Using the Pediatric Septic Shock Algorithm helps strike the right balance between rapid restoration of circulation and avoidance of fluid overload complications. Meeting all the key therapeutic goals is essential for the best possible outcomes in pediatric septic shock.

Septic Shock Interventions

Initial Assessment and Resuscitation:

  • Quickly assess airway, breathing, circulation, and mental status. Provide supplemental oxygen and intubation if needed.
  • Obtain vascular access - at least two peripheral IVs or central lines.
  • Draw labs including blood culture, CBC, electrolytes, lactate, blood gas, and glucose.
  • Give 20 mL/kg bolus of isotonic fluid over 5-10 minutes.
  • Reassess and repeat boluses up to 60 mL/kg in the first 15 minutes.
  • Start vasoactive medications if needed after 40-60 mL/kg fluid. First-line is dopamine or epinephrine.
  • Treat hypoglycemia if present.

Further Management

  • Continue fluid resuscitation - up to 200 mL/kg in the first hour. Monitor for fluid overload.
  • Start broad-spectrum antibiotics within 1 hour. Cover for typical bacteria like Streptococcus pneumoniae, Staphylococcus aureus, Escherichia coli, and Pseudomonas aeruginosa.
  • Place arterial and central venous catheters to guide further care.
  • Give hydrocortisone if fluid refractory shock persists.
  • Transfer to pediatric ICU.

Septic Shock Medications

Careful titration of fluids, vasoactive medications, corticosteroids, and antibiotics, as guided by the pediatric sepsis algorithm, provides the pharmacologic support needed in septic shock.

Here is an overview of some critical medications used in the management of pediatric septic shock:


  • Isotonic crystalloids (normal saline, lactated Ringer’s) are the first line for volume resuscitation.
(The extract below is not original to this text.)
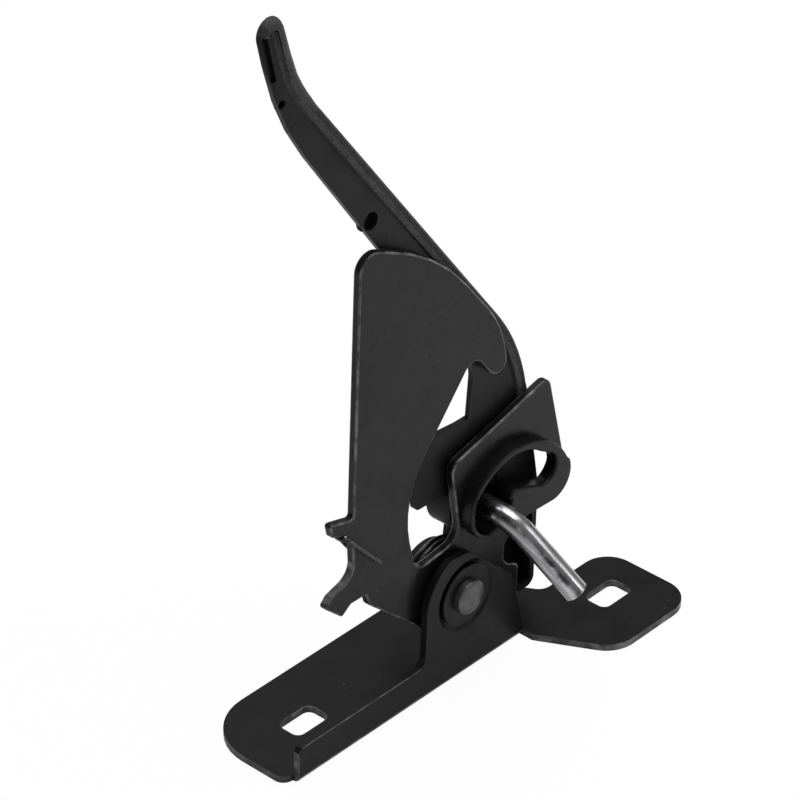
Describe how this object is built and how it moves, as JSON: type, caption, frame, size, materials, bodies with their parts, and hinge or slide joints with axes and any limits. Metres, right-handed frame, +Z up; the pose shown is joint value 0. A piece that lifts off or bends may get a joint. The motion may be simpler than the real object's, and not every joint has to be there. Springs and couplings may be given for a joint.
{
  "type": "hood safety catch",
  "caption": "Safety catch for a front hood: folded black base, sprung catch plate with a hooked sail, long moulded release lever and a bent bright guide rod.",
  "frame": {"origin": "on the underside of the base, straight below the pivot axis, 22.5 mm behind the outer face of the base's folded flange", "axes": "+X along the base towards the lobe, +Y from the flange towards the back, +Z up and square to the base's underside; the pivot axis lies along Y"},
  "size_m": [0.1612, 0.0712, 0.2629],
  "materials": {
    "coated_steel": "satin",
    "catch_steel": "satin",
    "lever_plastic": "matte",
    "collar_plastic": "satin",
    "bright_zinc": "polished",
    "dark_steel": "satin",
    "spring_wire": "satin"
  },
  "bodies": {
    "base": {"base_plate": "coated_steel", "pivot_rivet": "dark_steel", "head_washer": "dark_steel", "pivot_washer": "dark_steel", "torsion_spring": "spring_wire"},
    "catch": {"catch_plate": "catch_steel", "release_lever": "lever_plastic", "guide_collar": "collar_plastic", "pivot_bush": "dark_steel", "guide_rod": "bright_zinc", "rod_clip": "dark_steel"}
  },
  "joints": [
    {"name": "catch_pivot", "type": "hinge", "parent": "base", "child": "catch", "pos_m": [0, 0, 0.0313], "axis": [0, -1, 0], "range_deg": [0, 42], "stiffness_Nm_per_rad": 0.5, "springref_deg": -68.75, "deforming": ["torsion_spring"]}
  ]
}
The initial bolus is 20 mL/kg in the first 15 min.
  • Vasopressors/Inotropes
  • Dopamine and epinephrine are the most commonly used vasopressors. Start after 40-60 mL/kg fluid if poor perfusion persists.
  • Dobutamine is an inotrope sometimes added for myocardial dysfunction. Strengthens cardiac contractions.
  • Norepinephrine can be added if blood pressure remains low despite other vasopressors. Potent peripheral vasoconstrictor.
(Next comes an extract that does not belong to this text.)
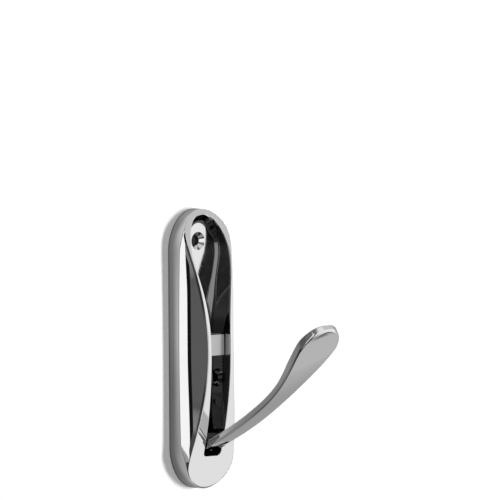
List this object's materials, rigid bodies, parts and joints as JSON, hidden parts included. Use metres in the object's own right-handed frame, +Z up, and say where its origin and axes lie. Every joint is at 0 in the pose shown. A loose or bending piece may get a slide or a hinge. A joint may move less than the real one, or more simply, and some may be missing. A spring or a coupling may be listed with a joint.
{
  "type": "folding coat hook",
  "caption": "Wall coat hook with a waisted, arched housing and a spoon-shaped arm that folds flush into its recess and swings out on a pin.",
  "frame": {"origin": "centre of the back face, on the wall plane", "axes": "+Z up the wall, +Y into the wall, so the hook stands out towards -Y; +X to the right as seen from the room"},
  "size_m": [0.0318, 0.0923, 0.13],
  "materials": {
    "chrome_housing": "polished chrome on die-cast zinc",
    "chrome_plate": "bright chrome, a little less polished",
    "chrome_arm": "polished chrome on die-cast zinc",
    "chrome_bridge": "satin chrome on pressed strip",
    "pin_steel": "ground steel",
    "washer_brass": "stamped brass",
    "spring_steel": "rolled spring steel",
    "rivet_steel": "bright zinc plate",
    "screw_steel": "bright zinc plate"
  },
  "bodies": {
    "housing": {"housing_shell": "chrome_housing", "back_plate": "chrome_plate", "pivot_pin": "pin_steel", "friction_washers": "washer_brass", "detent_spring": "spring_steel", "spring_rivet": "rivet_steel", "rest_bridge": "chrome_bridge", "plate_screws": "screw_steel"},
    "arm": {"hook_arm": "chrome_arm"}
  },
  "joints": [
    {"name": "arm_fold", "type": "hinge", "parent": "housing", "child": "arm", "pos_m": [0, -0.0096, -0.041], "axis": [-1, 0, 0], "range_deg": [0, 58]}
  ]
}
  • Hydrocortisone can help treat fluid-refractory shock. The dose is 1-2 mg/kg/dose every 6 hrs.
  • Improves vasopressor responsiveness.


Broad-spectrum empiric therapy should be started within 1 hour. Common choices include:

  • Ceftriaxone
  • Vancomycin
  • Piperacillin-tazobactam
  • Carbapenems (meropenem, imipenem)


  • Vasopressin may be trialed for refractory shock, which is not responsive to other agents.
  • Calcium and bicarbonate replenishment may be needed if hypocalcemia or lactic acidosis occurs.